## Task description
The data must be returned in full and exactly as given.

## Information provided

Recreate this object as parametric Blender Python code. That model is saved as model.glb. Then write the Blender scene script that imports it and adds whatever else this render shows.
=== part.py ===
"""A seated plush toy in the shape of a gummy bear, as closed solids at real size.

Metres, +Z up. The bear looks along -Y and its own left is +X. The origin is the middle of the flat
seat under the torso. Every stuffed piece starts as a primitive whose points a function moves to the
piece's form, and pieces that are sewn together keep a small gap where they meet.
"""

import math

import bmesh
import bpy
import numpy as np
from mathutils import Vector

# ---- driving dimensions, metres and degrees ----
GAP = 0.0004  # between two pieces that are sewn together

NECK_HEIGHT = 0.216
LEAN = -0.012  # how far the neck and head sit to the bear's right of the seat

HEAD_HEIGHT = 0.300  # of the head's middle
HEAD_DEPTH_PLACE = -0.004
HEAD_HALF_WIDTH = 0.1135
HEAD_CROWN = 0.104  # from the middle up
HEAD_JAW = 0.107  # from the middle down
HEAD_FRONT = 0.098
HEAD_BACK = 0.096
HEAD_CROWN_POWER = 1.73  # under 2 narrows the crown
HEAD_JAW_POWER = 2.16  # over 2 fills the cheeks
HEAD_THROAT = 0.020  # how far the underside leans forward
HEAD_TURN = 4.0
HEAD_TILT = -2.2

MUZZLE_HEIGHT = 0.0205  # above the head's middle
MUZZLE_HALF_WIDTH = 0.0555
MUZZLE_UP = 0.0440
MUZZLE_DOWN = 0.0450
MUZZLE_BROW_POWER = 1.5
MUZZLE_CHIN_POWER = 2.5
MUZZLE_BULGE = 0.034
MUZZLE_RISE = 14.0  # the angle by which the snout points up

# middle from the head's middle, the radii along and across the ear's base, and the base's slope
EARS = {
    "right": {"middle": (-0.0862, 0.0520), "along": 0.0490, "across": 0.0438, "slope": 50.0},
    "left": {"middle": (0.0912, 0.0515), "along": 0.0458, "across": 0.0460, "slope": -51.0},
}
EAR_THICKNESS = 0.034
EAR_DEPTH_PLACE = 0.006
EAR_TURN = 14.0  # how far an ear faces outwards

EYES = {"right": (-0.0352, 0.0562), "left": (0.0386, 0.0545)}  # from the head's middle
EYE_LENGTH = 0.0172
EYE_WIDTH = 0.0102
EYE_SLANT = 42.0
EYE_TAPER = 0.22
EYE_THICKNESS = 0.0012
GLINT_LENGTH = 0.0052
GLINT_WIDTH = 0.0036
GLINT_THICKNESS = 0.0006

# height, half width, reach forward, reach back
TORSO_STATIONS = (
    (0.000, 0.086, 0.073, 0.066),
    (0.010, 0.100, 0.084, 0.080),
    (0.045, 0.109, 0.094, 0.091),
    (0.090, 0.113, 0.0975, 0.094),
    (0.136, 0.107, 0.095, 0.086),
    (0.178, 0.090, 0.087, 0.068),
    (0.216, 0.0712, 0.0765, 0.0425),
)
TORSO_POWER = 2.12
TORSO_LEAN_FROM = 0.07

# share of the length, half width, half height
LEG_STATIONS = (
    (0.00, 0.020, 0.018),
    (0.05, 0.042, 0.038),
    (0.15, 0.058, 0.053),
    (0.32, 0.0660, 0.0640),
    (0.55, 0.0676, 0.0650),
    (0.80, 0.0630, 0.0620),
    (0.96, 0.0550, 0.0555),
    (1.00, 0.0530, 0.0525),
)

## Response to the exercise
Recreate this object as parametric Blender Python code. That model is saved as model.glb. Then write the Blender scene script that imports it and adds whatever else this render shows.
=== part.py ===
"""A seated plush toy in the shape of a gummy bear, as closed solids at real size.

Metres, +Z up. The bear looks along -Y and its own left is +X. The origin is the middle of the flat
seat under the torso. Every stuffed piece starts as a primitive whose points a function moves to the
piece's form, and pieces that are sewn together keep a small gap where they meet.
"""

import math

import bmesh
import bpy
import numpy as np
from mathutils import Vector

# ---- driving dimensions, metres and degrees ----
GAP = 0.0004  # between two pieces that are sewn together

NECK_HEIGHT = 0.216
LEAN = -0.012  # how far the neck and head sit to the bear's right of the seat

HEAD_HEIGHT = 0.300  # of the head's middle
HEAD_DEPTH_PLACE = -0.004
HEAD_HALF_WIDTH = 0.1135
HEAD_CROWN = 0.104  # from the middle up
HEAD_JAW = 0.107  # from the middle down
HEAD_FRONT = 0.098
HEAD_BACK = 0.096
HEAD_CROWN_POWER = 1.73  # under 2 narrows the crown
HEAD_JAW_POWER = 2.16  # over 2 fills the cheeks
HEAD_THROAT = 0.020  # how far the underside leans forward
HEAD_TURN = 4.0
HEAD_TILT = -2.2

MUZZLE_HEIGHT = 0.0205  # above the head's middle
MUZZLE_HALF_WIDTH = 0.0555
MUZZLE_UP = 0.0440
MUZZLE_DOWN = 0.0450
MUZZLE_BROW_POWER = 1.5
MUZZLE_CHIN_POWER = 2.5
MUZZLE_BULGE = 0.034
MUZZLE_RISE = 14.0  # the angle by which the snout points up

# middle from the head's middle, the radii along and across the ear's base, and the base's slope
EARS = {
    "right": {"middle": (-0.0862, 0.0520), "along": 0.0490, "across": 0.0438, "slope": 50.0},
    "left": {"middle": (0.0912, 0.0515), "along": 0.0458, "across": 0.0460, "slope": -51.0},
}
EAR_THICKNESS = 0.034
EAR_DEPTH_PLACE = 0.006
EAR_TURN = 14.0  # how far an ear faces outwards

EYES = {"right": (-0.0352, 0.0562), "left": (0.0386, 0.0545)}  # from the head's middle
EYE_LENGTH = 0.0172
EYE_WIDTH = 0.0102
EYE_SLANT = 42.0
EYE_TAPER = 0.22
EYE_THICKNESS = 0.0012
GLINT_LENGTH = 0.0052
GLINT_WIDTH = 0.0036
GLINT_THICKNESS = 0.0006

# height, half width, reach forward, reach back
TORSO_STATIONS = (
    (0.000, 0.086, 0.073, 0.066),
    (0.010, 0.100, 0.084, 0.080),
    (0.045, 0.109, 0.094, 0.091),
    (0.090, 0.113, 0.0975, 0.094),
    (0.136, 0.107, 0.095, 0.086),
    (0.178, 0.090, 0.087, 0.068),
    (0.216, 0.0712, 0.0765, 0.0425),
)
TORSO_POWER = 2.12
TORSO_LEAN_FROM = 0.07

# share of the length, half width, half height
LEG_STATIONS = (
    (0.00, 0.020, 0.018),
    (0.05, 0.042, 0.038),
    (0.15, 0.058, 0.053),
    (0.32, 0.0660, 0.0640),
    (0.55, 0.0676, 0.0650),
    (0.80, 0.0630, 0.0620),
    (0.96, 0.0550, 0.0555),
    (1.00, 0.0530, 0.0525),
)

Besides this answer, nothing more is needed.